From the first moments of birth, both babies and mothers are susceptible to infection. Improved sanitation gives children the best start in life. During school years, access to a toilet can help children succeed in education. Basic sanitation and hygiene will reduce the number of episodes of diarrhoea and worm infections making sure children don’t miss class due to illness. When a girl reaches puberty access to a safe, private toilet can make a crucial difference. Girls need clean water to wash themselves or their menstrual cloths and a place to dispose of their menstrual pads if they are using them. When women don’t have access to a toilet they are forced to go outside. This can mean travelling long distances and often at night in order to retain some privacy and dignity under the cover of darkness. This can increase the risk of harassment, sexual violence and even rape. Poor sanitation has a domino effect. With the considerable impact of unhygienic sanitation facilities on health, a lack of facilities in the workplace can have an impact on absenteeism, affecting livelihood.
Sulabh is moving in the direction to attend to the dangers mentioned above, one public toilet time at a time. One toilet can transform the entire life of a woman by making her safer and healthier, and then women have the power to transform their families. Besides, it also undertakes social upliftment programmes especially for female scavengers. Despite the long cultural legacy of caste system, around 200 women from Alwar and Tonk districts of Rajasthan took a bath at the famous Ramghat on the banks of Kshipra river to promote egalitarian social inclusion. Sulabh also initiated a pragmatic step towards inclusion of female scavengers in the form of Nai Disha, a vocational training centre in Alwar, Rajasthan. The decision regarding selection of courses is taken up by women scavengers themselves. Twenty-eight women have so far been trained in food processing, beauty care, embroidery and cutting and tailoring. The social transformation brought about can be gauged by the incredible fact that the same society that was averse even to touch a scavenger, today readily purchases products (even eatables) prepared by the hands of these very scavengers. They are paid a monthly stipend of Rs.1800.00 so that they do not revert back to their old profession of scavenging. The happy success stories of these ladies, tagged as the “Princesses of Alwar” can be read here. Another ingenious programme for the welfare of widows in Vrindavan by accepting donations was taken up by Sulabh on mother’s day. In 1995, a programme on women empowerment was launched in collaboration with USAID, educating them on environment sanitation and community health. In 1988, Pathak led Harijans to Nathdwara temple in Udaipur to defy inhuman orthodoxy and promote social integration. He even organized common puja and community meals together for high caste Brahmins and scavengers. In 1992, an English medium school was opened in Delhi for the scavengers’ children extending Sulabh’s philosophy of overall socio-economic development of scavengers.

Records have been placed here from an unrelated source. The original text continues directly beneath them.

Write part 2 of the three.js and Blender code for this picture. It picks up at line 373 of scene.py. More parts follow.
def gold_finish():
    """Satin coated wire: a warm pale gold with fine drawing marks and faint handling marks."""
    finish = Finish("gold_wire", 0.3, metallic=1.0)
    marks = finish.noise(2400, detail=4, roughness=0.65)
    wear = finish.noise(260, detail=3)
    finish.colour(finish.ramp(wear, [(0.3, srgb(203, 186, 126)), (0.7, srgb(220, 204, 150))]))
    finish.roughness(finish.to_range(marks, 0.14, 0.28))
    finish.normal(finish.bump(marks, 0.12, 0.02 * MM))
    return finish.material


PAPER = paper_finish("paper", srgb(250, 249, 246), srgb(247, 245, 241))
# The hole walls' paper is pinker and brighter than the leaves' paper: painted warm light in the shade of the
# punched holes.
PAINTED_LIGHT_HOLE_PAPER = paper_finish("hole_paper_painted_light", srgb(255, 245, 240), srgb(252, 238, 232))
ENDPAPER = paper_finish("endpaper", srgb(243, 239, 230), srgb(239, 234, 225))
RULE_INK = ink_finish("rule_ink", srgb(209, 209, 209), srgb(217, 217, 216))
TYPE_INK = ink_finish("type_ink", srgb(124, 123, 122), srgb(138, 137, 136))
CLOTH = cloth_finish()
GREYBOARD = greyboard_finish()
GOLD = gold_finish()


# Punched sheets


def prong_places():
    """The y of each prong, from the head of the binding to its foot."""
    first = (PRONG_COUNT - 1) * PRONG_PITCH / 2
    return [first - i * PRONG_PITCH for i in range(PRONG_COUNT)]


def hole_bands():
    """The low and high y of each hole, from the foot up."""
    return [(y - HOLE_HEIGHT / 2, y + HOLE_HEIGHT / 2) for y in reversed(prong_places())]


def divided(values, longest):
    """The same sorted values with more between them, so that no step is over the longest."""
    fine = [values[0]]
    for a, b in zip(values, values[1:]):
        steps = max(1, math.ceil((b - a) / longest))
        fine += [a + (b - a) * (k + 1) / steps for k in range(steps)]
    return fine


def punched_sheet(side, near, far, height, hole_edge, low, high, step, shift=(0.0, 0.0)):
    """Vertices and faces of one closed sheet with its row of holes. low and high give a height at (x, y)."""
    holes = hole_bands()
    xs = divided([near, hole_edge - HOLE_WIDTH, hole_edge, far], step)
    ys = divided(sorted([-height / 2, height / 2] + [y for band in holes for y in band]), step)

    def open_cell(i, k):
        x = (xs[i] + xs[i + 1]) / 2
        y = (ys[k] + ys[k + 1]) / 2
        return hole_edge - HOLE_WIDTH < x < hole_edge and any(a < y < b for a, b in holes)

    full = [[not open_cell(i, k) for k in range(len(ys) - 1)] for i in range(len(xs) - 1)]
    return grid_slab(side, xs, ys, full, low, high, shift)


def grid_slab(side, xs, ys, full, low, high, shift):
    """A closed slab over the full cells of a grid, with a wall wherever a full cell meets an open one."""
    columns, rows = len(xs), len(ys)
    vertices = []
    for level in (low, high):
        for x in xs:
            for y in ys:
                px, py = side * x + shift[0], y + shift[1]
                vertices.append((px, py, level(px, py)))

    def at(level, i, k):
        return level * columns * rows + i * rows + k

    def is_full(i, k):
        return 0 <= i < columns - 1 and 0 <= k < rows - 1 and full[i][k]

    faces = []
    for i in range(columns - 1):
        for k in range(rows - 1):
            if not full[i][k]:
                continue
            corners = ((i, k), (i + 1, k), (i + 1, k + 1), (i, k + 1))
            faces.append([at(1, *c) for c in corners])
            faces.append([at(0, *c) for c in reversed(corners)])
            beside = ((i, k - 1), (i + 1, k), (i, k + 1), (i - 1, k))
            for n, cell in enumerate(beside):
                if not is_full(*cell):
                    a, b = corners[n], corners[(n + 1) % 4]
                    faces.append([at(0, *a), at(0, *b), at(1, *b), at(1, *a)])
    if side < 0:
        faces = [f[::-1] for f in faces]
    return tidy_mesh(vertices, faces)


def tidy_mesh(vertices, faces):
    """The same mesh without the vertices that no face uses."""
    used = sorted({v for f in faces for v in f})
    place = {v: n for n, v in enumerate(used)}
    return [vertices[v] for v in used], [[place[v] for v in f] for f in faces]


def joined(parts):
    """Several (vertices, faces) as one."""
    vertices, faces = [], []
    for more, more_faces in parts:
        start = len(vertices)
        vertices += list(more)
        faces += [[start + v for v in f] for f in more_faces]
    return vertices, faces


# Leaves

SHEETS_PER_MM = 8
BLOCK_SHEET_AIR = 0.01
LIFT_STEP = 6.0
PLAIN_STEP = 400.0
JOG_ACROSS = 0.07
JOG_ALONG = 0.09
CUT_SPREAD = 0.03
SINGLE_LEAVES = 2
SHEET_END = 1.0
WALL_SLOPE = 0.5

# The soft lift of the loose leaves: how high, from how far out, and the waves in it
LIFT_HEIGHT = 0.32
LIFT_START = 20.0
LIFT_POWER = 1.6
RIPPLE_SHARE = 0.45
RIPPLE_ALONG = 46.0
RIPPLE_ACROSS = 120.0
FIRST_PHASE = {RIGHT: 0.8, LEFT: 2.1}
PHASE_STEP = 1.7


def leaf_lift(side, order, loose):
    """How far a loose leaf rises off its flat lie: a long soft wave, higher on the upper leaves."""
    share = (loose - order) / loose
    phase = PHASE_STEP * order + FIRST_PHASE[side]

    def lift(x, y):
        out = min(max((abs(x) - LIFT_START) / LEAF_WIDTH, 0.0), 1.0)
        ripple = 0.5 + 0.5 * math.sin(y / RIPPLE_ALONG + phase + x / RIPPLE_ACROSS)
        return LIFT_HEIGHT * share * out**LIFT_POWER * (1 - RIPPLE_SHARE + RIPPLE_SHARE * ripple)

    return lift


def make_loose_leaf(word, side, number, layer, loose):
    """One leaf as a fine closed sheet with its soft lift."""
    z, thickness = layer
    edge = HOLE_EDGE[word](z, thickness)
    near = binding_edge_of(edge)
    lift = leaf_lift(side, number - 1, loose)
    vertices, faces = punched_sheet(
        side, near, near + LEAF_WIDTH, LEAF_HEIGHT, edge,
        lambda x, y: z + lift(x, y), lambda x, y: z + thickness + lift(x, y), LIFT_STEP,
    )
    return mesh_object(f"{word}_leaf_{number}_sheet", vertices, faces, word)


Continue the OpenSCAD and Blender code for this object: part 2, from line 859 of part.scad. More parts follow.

In this way, the strings to a dream of universal healthy sanitation are being pulled by a glamour averse organisation, behind the scenes. The overall objective in the above water and sanitation sector is to promote the survival, protection and development of women and children, and to promote behavioural changes essential to realizing the full benefits of these services. These and other objectives cannot be met without the full participation of women.